19 Replies to “Bellevue to Seek Input on Transportation Projects”

  1. I drive a van through Bellevue. I believe the best transportation solution for Bellevue is to widen I-405 by two lanes in both directions. The adjacent north-south streets should be merged with their adjacent streets, i.e. 112th with 110th on the west side and the corresponding streets on the east side, making two wide boulevards.

    The upshot of this will complete the overlay of Bellevue with concrete. There will be no places of employment, and therefore nobody going to work or shopping in Bellevue. This is a means of permanently limiting the growth of traffic on our region’s busiest road, without imposing financially burdensome tolls, thereby eliminating the need for future transportation investments and improvements.

    1. For the win! I award you ten shiny new Internets!

      This comment reminds me of home… people in my part of Chicagoland make similar “suggestions” for pretty much all of northwest Indiana.

  2. Steve, I hope you are being sarcastic here :)

    My priority project would be sidewalks and bike lanes on Northup Way between 108th and 116th. Bike lanes are crucial to get a continuous bike corridor from Redmond to Seattle (after the entire 520 bridge project is complete). Failure to do this means one lousy half-mile section will render the entire route usable by only hard-core cyclists. Sidewalks are also important because there are homes and businesses in the area, including a day care center for small children, and there is currently no safe way to reach any of these buildings on foot.

    1. Honestly, they should lid 405 through Bellevue and put a trail on top. It would remove the barrier between DT Bellevue and Overlake and, as Eric said, for a non-hardcore cyclist to easily get even to Seattle.

      Seattle was lucky enough to have I-5 put in AFTER there was already stuff on the to-be-other side, but Bellevue doesn’t have that luxury. So, we get such first-world problems, if you know what I mean =P

      1. There was also this.

        If a partnership is not in place by the end of 2011, the funds will be re-directed to HOV/bus rapid transit in the I-405 corridor. Sound Transit 2 does not include any additional funds for commuter or passenger rail on the Eastside BNSF corridor.

        I have heard something about plans for a trail. Do you know what happened to them?

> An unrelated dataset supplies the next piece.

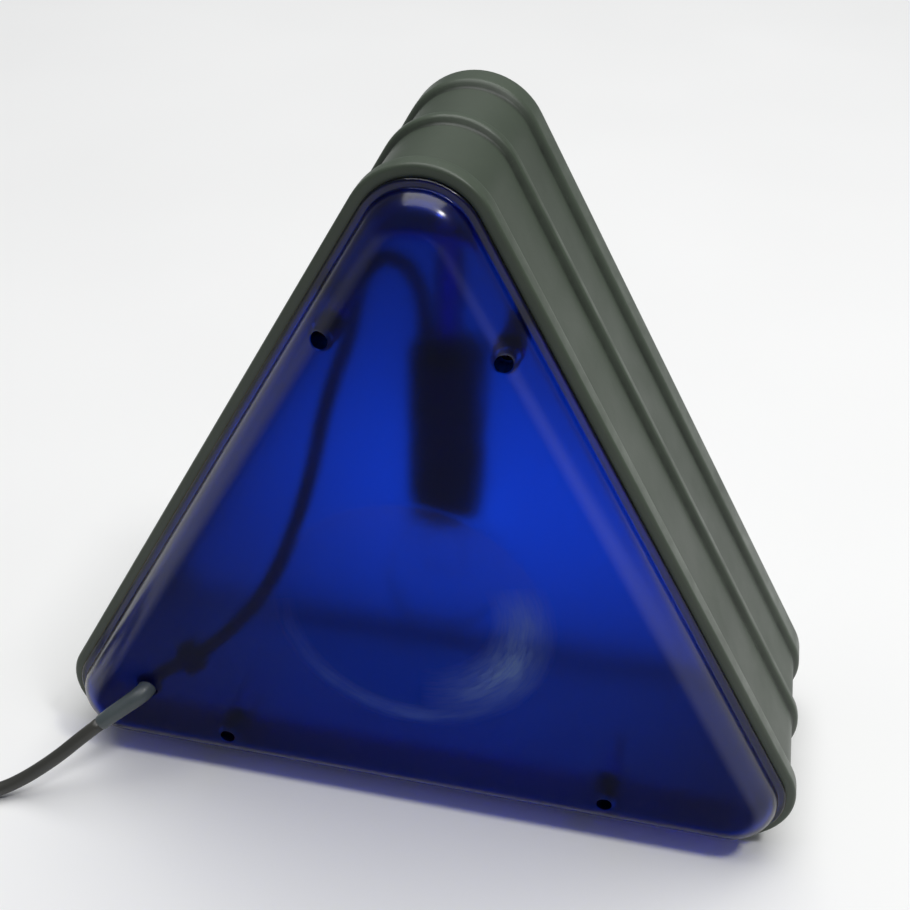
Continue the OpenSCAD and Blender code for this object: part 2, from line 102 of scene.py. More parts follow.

      2. Nothing I am aware of has suggested use of the BNSF ROW for connecting the 520 bike trail across 405. It’s obvious that is the best solution but because the ownership and use has been up in the air for so long WSDOT doesn’t even consider it. COB hasn’t addressed purchase of the ROW either. Although they do plan to use it as a utility ROW.

        Kudos to Kirkland. They purchased the ROW and last week there were already survey crews out on the section through Totem Lake hired by the city.

        Northup would be fine if the city did nothing. It’s wide lanes each direction with a generous shoulder. The plans I’ve see make it worse by adding lanes. A bike lane on a four lane road with center turn lane is next to useless.

      3. “Northup would be fine if the city did nothing. It’s wide lanes each direction with a generous shoulder.”

        The generous shoulder only exists between 108th Ave and Bellevue Way and between 116th Ave and 24th St. Between 405 and 108th Ave, there is maybe 6 inches of shoulder at best. There is one isolated section a couple-hundred where the westbound direction has decent shoulder width, but it’s so short, it’s next to useless (I don’t use it because if I did, as soon as I pulled out of traffic, it would be time to merge back in).

        For a bicycle thru-route, I like the railroad track idea the best, if it can ever happen. However, a bicycle trail on the BNSF corridor is still not a substitute for at least sidewalks on Northup Way because the BNSF corridor still provides zero pedestrian access to the businesses along Northup.

      4. “they should lid 405 through Bellevue and put a trail on top”

        Please lid I-5 from Yesler Way to Denny Way. Pretty please. It would open up vast opportunities for real estate, housing, a big f***ing park, and would make it more pleasant to walk from downtown to First Hill and Capitol Hill.

    1. I forgot about that, but I agree that would be really nice to have. The question whether the 99% of residents who drive everywhere and never take the bus will see paying for it as a worthy use of their tax dollars.

  3. Bellevue needs a decent E/W bicycle route through the center of the city. There is that trail along 520 in the North, and the Factoria bike lanes SE 36th and SE Eastgate way on either side of I-90. But if you are in Cross roads and want to get to downtown Bellevue it’s hard to find a route that isn’t full of cars. Yes you can ride Bell-Red, yes you can ride Northup, but neither is pleasant.

    1. In a few years, there will be NE 15th/16th for an east-west route. Closer to downtown, the widened NE 12th will hopefully be a less scary route than NE 8th.

      Where does the SR-520 trail end? Does it connect up with NE 24th somewhere east of 130th NE?

  4. A lightweight diesel passenger train
    (like this in San Diego

    , or a light rail train with a battery car could make the run from Woodinville , through Totem Lake Kirkland, and Bellevue, as a local running train, until the I-90 rail line is complete. All that, with just putting the vehicle on the existing tracks, without even yet building (and paying for) the overhead high voltage electrics.

    That could move real people, right now, in considerable numbers. Granted, its a single rail track. Several small side tracks would take care of track sharing.

    Or just one train, making a simple Woodinville to Bellvue 30 minute run, reverses direction and goes back the otherway.